### Input records

☆ ☆ ☆ ☆ ☆

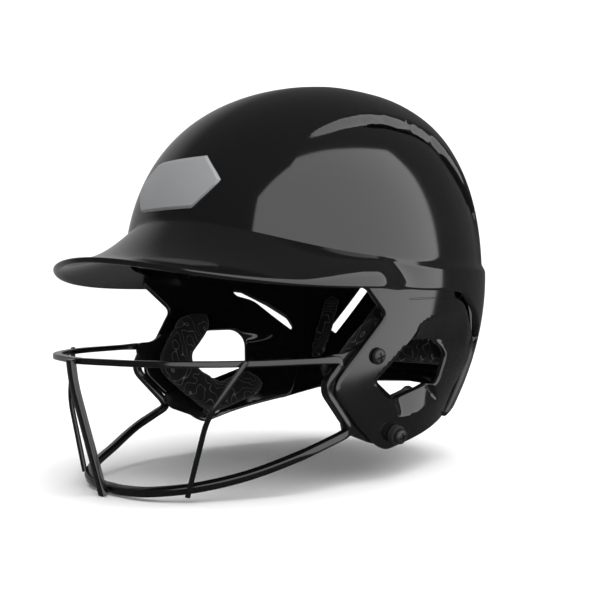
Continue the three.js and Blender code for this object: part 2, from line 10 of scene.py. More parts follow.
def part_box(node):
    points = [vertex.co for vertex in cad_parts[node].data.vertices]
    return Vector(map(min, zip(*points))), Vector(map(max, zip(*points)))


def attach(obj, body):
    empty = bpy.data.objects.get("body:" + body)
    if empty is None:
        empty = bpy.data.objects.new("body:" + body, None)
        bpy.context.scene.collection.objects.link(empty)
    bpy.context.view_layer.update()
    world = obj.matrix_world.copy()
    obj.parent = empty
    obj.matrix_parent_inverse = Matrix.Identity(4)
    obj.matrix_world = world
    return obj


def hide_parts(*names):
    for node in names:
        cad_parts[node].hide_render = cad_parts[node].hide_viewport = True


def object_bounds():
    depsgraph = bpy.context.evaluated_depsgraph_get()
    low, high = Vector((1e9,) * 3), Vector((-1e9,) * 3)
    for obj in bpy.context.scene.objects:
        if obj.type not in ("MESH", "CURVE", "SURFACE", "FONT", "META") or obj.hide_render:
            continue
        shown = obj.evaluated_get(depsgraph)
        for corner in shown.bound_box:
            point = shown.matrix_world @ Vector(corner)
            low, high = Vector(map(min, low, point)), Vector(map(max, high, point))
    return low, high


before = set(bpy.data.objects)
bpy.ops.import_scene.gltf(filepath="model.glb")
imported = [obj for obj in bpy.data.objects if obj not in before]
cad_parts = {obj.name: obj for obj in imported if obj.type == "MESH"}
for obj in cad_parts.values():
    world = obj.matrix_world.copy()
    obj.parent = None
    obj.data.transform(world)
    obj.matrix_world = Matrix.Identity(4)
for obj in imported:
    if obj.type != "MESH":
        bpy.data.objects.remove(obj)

# Batting helmet with a wire face guard. Shapes are worked out in millimetres in the part's
# frame (+X forward, +Y the wearer's left, +Z up) and stored in metres.
MM = 0.001
cad_low, cad_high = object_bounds()
_, shell_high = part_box("outer_shell")
LEFT_RIGHT = (("left", 1), ("right", -1))


# ---- driving dimensions ------------------------------------------------------
CROWN_Z = shell_high.z / MM
BILL_TIP_X = shell_high.x / MM
BASE_Z = 8.0  # where the dome turns into the skirt
FRONT, BACK, HALF_W = 117.0, 124.0, 101.0  # reach ahead, behind and to each side
SQUARE_H, SQUARE_V = 0.05, 0.09  # squareness in plan and in elevation
CROWN_X = -14.0
WALL = 3.6
BAND = 1.02  # the skirt's width as a share of the dome's foot
NECK_DRAW = 2.55e-5  # how fast the skirt draws in towards the neck
BILL_LIP = 4.0
BILL_TIP_Z = 12.5
CREASE_Z, CREASE_RISE = 13.0, 22.0  # crease at the side, and its rise to the forehead
FLAP_Y, FLAP_TOE = 102.0, 0.214  # the flap's outer face at z 0, and its lean inwards
EDGE_R = 1.3



# ---- camera --------------------------------------------------------------------
CAMERA_AT = (0.4241, 0.4193, -0.003)
CAMERA_HEADING = math.radians(135)
LENS, SENSOR_W = 55.7, 36


def make_camera():
    """Level camera off the wearer's left front."""
    data = bpy.data.cameras.new("camera")
    cam = bpy.data.objects.new("camera", data)
    bpy.context.scene.collection.objects.link(cam)
    cam.location = CAMERA_AT
    cam.rotation_euler = (math.radians(90), 0, CAMERA_HEADING)
    data.sensor_width = SENSOR_W
    data.lens = LENS
    data.shift_y = -0.0117
    data.clip_start = 0.01
    bpy.context.scene.camera = cam


make_camera()


# ---- surfaces ------------------------------------------------------------------
def outline(phi, off=0.0):
    """Plan of the dome's foot at an azimuth, off millimetres in from its skin."""
    c, s = np.cos(phi), np.sin(phi)
    a = np.where(c > 0, FRONT, BACK) - off
    return a * c * (1 + SQUARE_H * s * s), (HALF_W - off) * s * (1 + SQUARE_H * c * c)


def dome(phi, psi, off=0.0):
    """Point of the dome at an azimuth and an angle down from the crown."""
    c, s = np.cos(psi), np.sin(psi)
    ox, oy = outline(phi, off)
    rho = s * (1 + SQUARE_V * c * c)
    z = BASE_Z + (CROWN_Z - off - BASE_Z) * c * (1 + SQUARE_V * s * s)
    return np.stack([CROWN_X * c * c + rho * ox, rho * oy, z + 0 * rho], -1)


PSI_TABLE = np.linspace(0, math.pi / 2, 400)
HEIGHT_TABLE = np.cos(PSI_TABLE) * (1 + SQUARE_V * np.sin(PSI_TABLE) ** 2)


def psi_at(z, off=0.0):
    """Angle down from the crown at which the dome has the height z."""
    share = (np.asarray(z, float) - BASE_Z) / (CROWN_Z - off - BASE_Z)
    return np.interp(-share, -HEIGHT_TABLE, PSI_TABLE)


def inside(phi, z, off):
    """One surface inside the shell from crown to neck, off millimetres in from its skin."""
    up = dome(phi, psi_at(np.maximum(z, BASE_Z), off), off)
    scale = np.minimum(1, BAND - NECK_DRAW * (z - BASE_Z) ** 2)
    ox, oy = outline(phi, off)
    down = np.stack([scale * ox, scale * oy, z + 0 * ox], -1)
    return np.where((z > BASE_Z + 2)[..., None], up, down)


def skirt(phi, z, off=0.0):
    """Point of the band below the dome."""
    ox, oy = outline(phi, off)
    s = BAND - NECK_DRAW * (z - BASE_Z) ** 2
    return np.stack([s * ox, s * oy, z + 0 * ox], -1)


def crease_z(phi):
    """Height of the crease between the dome and the ledge or bill."""
    return CREASE_Z + CREASE_RISE * np.maximum(0, np.cos(phi)) ** 2.5


def lip_z(phi):
    """Height of the bill's lip, which rises to its tip."""
    return BILL_TIP_Z * np.maximum(0, np.cos(phi)) ** 7


def bill_reach(phi):
    """How far the bill stands out from the skirt."""
    c = np.maximum(0, np.cos(phi))
    return (BILL_TIP_X - BAND * FRONT) * (0.7 * c * c + 0.3 * c)


def flap_y(x, z):
    """Distance of the flap's outer face from the middle plane."""
    low = np.clip((-z - 46) / 33, 0, 1.3)
    bow = np.where(x > 0, 0.00095, 0.0028 + 0.0025 * low)
    return FLAP_Y + FLAP_TOE * z - bow * x * x


def smooth(a, b, x):
    """Eased step from 0 at a to 1 at b."""
    t = np.clip((x - a) / (b - a), 0, 1)
    return t * t * (3 - 2 * t)


# ---- mesh helpers ----------------------------------------------------------------
def add_object(name, verts, faces, material, smooth_angle=40):
    """A mesh object from millimetre points, shaded smooth except across sharp edges."""
    mesh = bpy.data.meshes.new(name)
    mesh.from_pydata([tuple(v) for v in np.asarray(verts, float) * MM], [], faces)
    mesh.validate()
    bm = bmesh.new()
    bm.from_mesh(mesh)
    bmesh.ops.remove_doubles(bm, verts=bm.verts, dist=1e-7)
    bmesh.ops.recalc_face_normals(bm, faces=bm.faces)
    bm.to_mesh(mesh)
    bm.free()
    mesh.shade_smooth()
    mesh.set_sharp_from_angle(angle=math.radians(smooth_angle))
    obj = bpy.data.objects.new(name, mesh)
    bpy.context.scene.collection.objects.link(obj)
    if material:
        mesh.materials.append(material)
    return obj


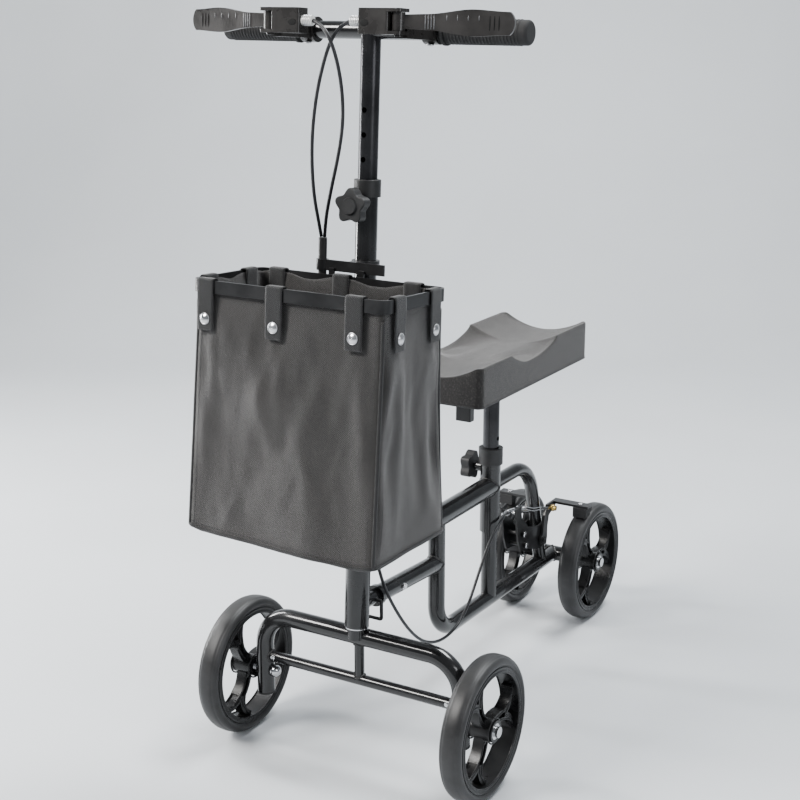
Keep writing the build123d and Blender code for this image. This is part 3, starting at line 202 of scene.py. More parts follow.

☆ ☆ ☆ ☆ ☆

### What to work on
Please quote the data above in full, with no line missing.

### Exercise response
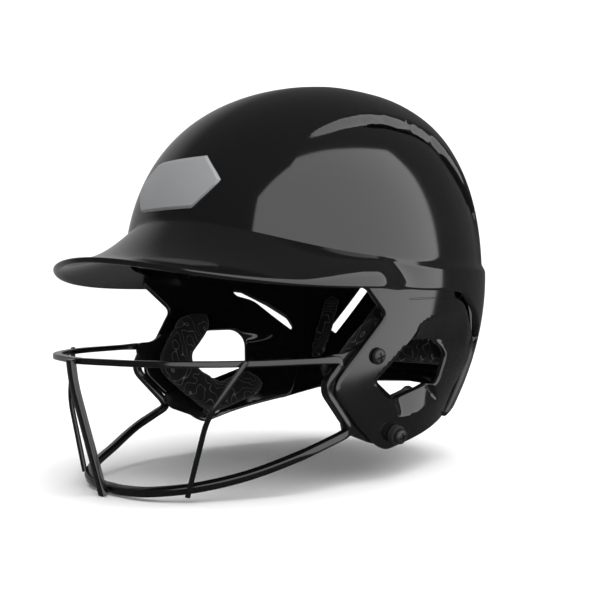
Continue the three.js and Blender code for this object: part 2, from line 10 of scene.py. More parts follow.
def part_box(node):
    points = [vertex.co for vertex in cad_parts[node].data.vertices]
    return Vector(map(min, zip(*points))), Vector(map(max, zip(*points)))


def attach(obj, body):
    empty = bpy.data.objects.get("body:" + body)
    if empty is None:
        empty = bpy.data.objects.new("body:" + body, None)
        bpy.context.scene.collection.objects.link(empty)
    bpy.context.view_layer.update()
    world = obj.matrix_world.copy()
    obj.parent = empty
    obj.matrix_parent_inverse = Matrix.Identity(4)
    obj.matrix_world = world
    return obj


def hide_parts(*names):
    for node in names:
        cad_parts[node].hide_render = cad_parts[node].hide_viewport = True


def object_bounds():
    depsgraph = bpy.context.evaluated_depsgraph_get()
    low, high = Vector((1e9,) * 3), Vector((-1e9,) * 3)
    for obj in bpy.context.scene.objects:
        if obj.type not in ("MESH", "CURVE", "SURFACE", "FONT", "META") or obj.hide_render:
            continue
        shown = obj.evaluated_get(depsgraph)
        for corner in shown.bound_box:
            point = shown.matrix_world @ Vector(corner)
            low, high = Vector(map(min, low, point)), Vector(map(max, high, point))
    return low, high


before = set(bpy.data.objects)
bpy.ops.import_scene.gltf(filepath="model.glb")
imported = [obj for obj in bpy.data.objects if obj not in before]
cad_parts = {obj.name: obj for obj in imported if obj.type == "MESH"}
for obj in cad_parts.values():
    world = obj.matrix_world.copy()
    obj.parent = None
    obj.data.transform(world)
    obj.matrix_world = Matrix.Identity(4)
for obj in imported:
    if obj.type != "MESH":
        bpy.data.objects.remove(obj)

# Batting helmet with a wire face guard. Shapes are worked out in millimetres in the part's
# frame (+X forward, +Y the wearer's left, +Z up) and stored in metres.
MM = 0.001
cad_low, cad_high = object_bounds()
_, shell_high = part_box("outer_shell")
LEFT_RIGHT = (("left", 1), ("right", -1))


# ---- driving dimensions ------------------------------------------------------
CROWN_Z = shell_high.z / MM
BILL_TIP_X = shell_high.x / MM
BASE_Z = 8.0  # where the dome turns into the skirt
FRONT, BACK, HALF_W = 117.0, 124.0, 101.0  # reach ahead, behind and to each side
SQUARE_H, SQUARE_V = 0.05, 0.09  # squareness in plan and in elevation
CROWN_X = -14.0
WALL = 3.6
BAND = 1.02  # the skirt's width as a share of the dome's foot
NECK_DRAW = 2.55e-5  # how fast the skirt draws in towards the neck
BILL_LIP = 4.0
BILL_TIP_Z = 12.5
CREASE_Z, CREASE_RISE = 13.0, 22.0  # crease at the side, and its rise to the forehead
FLAP_Y, FLAP_TOE = 102.0, 0.214  # the flap's outer face at z 0, and its lean inwards
EDGE_R = 1.3



# ---- camera --------------------------------------------------------------------
CAMERA_AT = (0.4241, 0.4193, -0.003)
CAMERA_HEADING = math.radians(135)
LENS, SENSOR_W = 55.7, 36


def make_camera():
    """Level camera off the wearer's left front."""
    data = bpy.data.cameras.new("camera")
    cam = bpy.data.objects.new("camera", data)
    bpy.context.scene.collection.objects.link(cam)
    cam.location = CAMERA_AT
    cam.rotation_euler = (math.radians(90), 0, CAMERA_HEADING)
    data.sensor_width = SENSOR_W
    data.lens = LENS
    data.shift_y = -0.0117
    data.clip_start = 0.01
    bpy.context.scene.camera = cam


make_camera()


# ---- surfaces ------------------------------------------------------------------
def outline(phi, off=0.0):
    """Plan of the dome's foot at an azimuth, off millimetres in from its skin."""
    c, s = np.cos(phi), np.sin(phi)
    a = np.where(c > 0, FRONT, BACK) - off
    return a * c * (1 + SQUARE_H * s * s), (HALF_W - off) * s * (1 + SQUARE_H * c * c)


def dome(phi, psi, off=0.0):
    """Point of the dome at an azimuth and an angle down from the crown."""
    c, s = np.cos(psi), np.sin(psi)
    ox, oy = outline(phi, off)
    rho = s * (1 + SQUARE_V * c * c)
    z = BASE_Z + (CROWN_Z - off - BASE_Z) * c * (1 + SQUARE_V * s * s)
    return np.stack([CROWN_X * c * c + rho * ox, rho * oy, z + 0 * rho], -1)


PSI_TABLE = np.linspace(0, math.pi / 2, 400)
HEIGHT_TABLE = np.cos(PSI_TABLE) * (1 + SQUARE_V * np.sin(PSI_TABLE) ** 2)


def psi_at(z, off=0.0):
    """Angle down from the crown at which the dome has the height z."""
    share = (np.asarray(z, float) - BASE_Z) / (CROWN_Z - off - BASE_Z)
    return np.interp(-share, -HEIGHT_TABLE, PSI_TABLE)


def inside(phi, z, off):
    """One surface inside the shell from crown to neck, off millimetres in from its skin."""
    up = dome(phi, psi_at(np.maximum(z, BASE_Z), off), off)
    scale = np.minimum(1, BAND - NECK_DRAW * (z - BASE_Z) ** 2)
    ox, oy = outline(phi, off)
    down = np.stack([scale * ox, scale * oy, z + 0 * ox], -1)
    return np.where((z > BASE_Z + 2)[..., None], up, down)


def skirt(phi, z, off=0.0):
    """Point of the band below the dome."""
    ox, oy = outline(phi, off)
    s = BAND - NECK_DRAW * (z - BASE_Z) ** 2
    return np.stack([s * ox, s * oy, z + 0 * ox], -1)


def crease_z(phi):
    """Height of the crease between the dome and the ledge or bill."""
    return CREASE_Z + CREASE_RISE * np.maximum(0, np.cos(phi)) ** 2.5


def lip_z(phi):
    """Height of the bill's lip, which rises to its tip."""
    return BILL_TIP_Z * np.maximum(0, np.cos(phi)) ** 7


def bill_reach(phi):
    """How far the bill stands out from the skirt."""
    c = np.maximum(0, np.cos(phi))
    return (BILL_TIP_X - BAND * FRONT) * (0.7 * c * c + 0.3 * c)


def flap_y(x, z):
    """Distance of the flap's outer face from the middle plane."""
    low = np.clip((-z - 46) / 33, 0, 1.3)
    bow = np.where(x > 0, 0.00095, 0.0028 + 0.0025 * low)
    return FLAP_Y + FLAP_TOE * z - bow * x * x


def smooth(a, b, x):
    """Eased step from 0 at a to 1 at b."""
    t = np.clip((x - a) / (b - a), 0, 1)
    return t * t * (3 - 2 * t)


# ---- mesh helpers ----------------------------------------------------------------
def add_object(name, verts, faces, material, smooth_angle=40):
    """A mesh object from millimetre points, shaded smooth except across sharp edges."""
    mesh = bpy.data.meshes.new(name)
    mesh.from_pydata([tuple(v) for v in np.asarray(verts, float) * MM], [], faces)
    mesh.validate()
    bm = bmesh.new()
    bm.from_mesh(mesh)
    bmesh.ops.remove_doubles(bm, verts=bm.verts, dist=1e-7)
    bmesh.ops.recalc_face_normals(bm, faces=bm.faces)
    bm.to_mesh(mesh)
    bm.free()
    mesh.shade_smooth()
    mesh.set_sharp_from_angle(angle=math.radians(smooth_angle))
    obj = bpy.data.objects.new(name, mesh)
    bpy.context.scene.collection.objects.link(obj)
    if material:
        mesh.materials.append(material)
    return obj


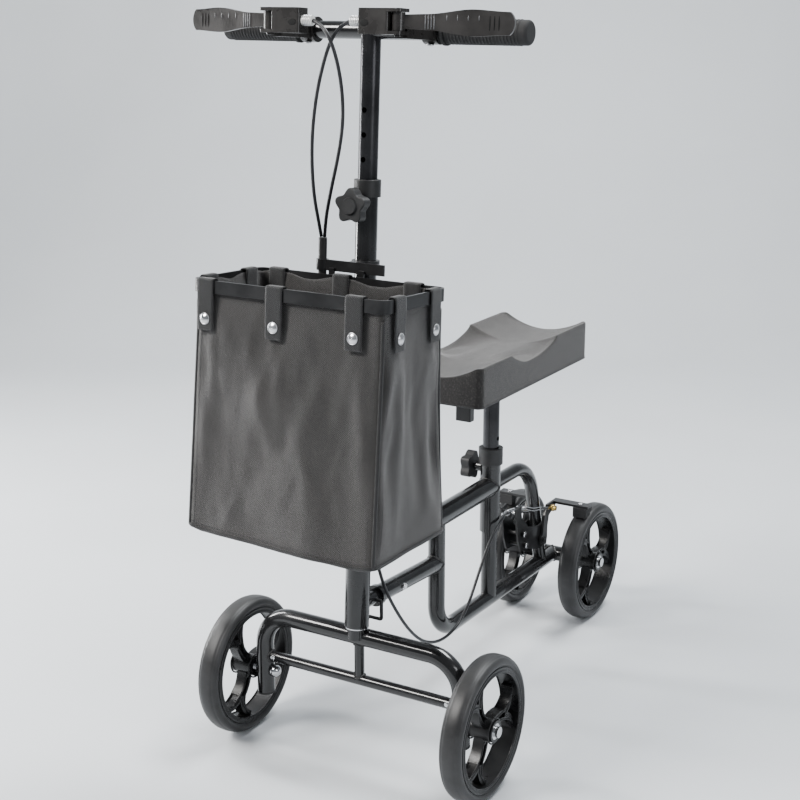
Keep writing the build123d and Blender code for this image. This is part 3, starting at line 202 of scene.py. More parts follow.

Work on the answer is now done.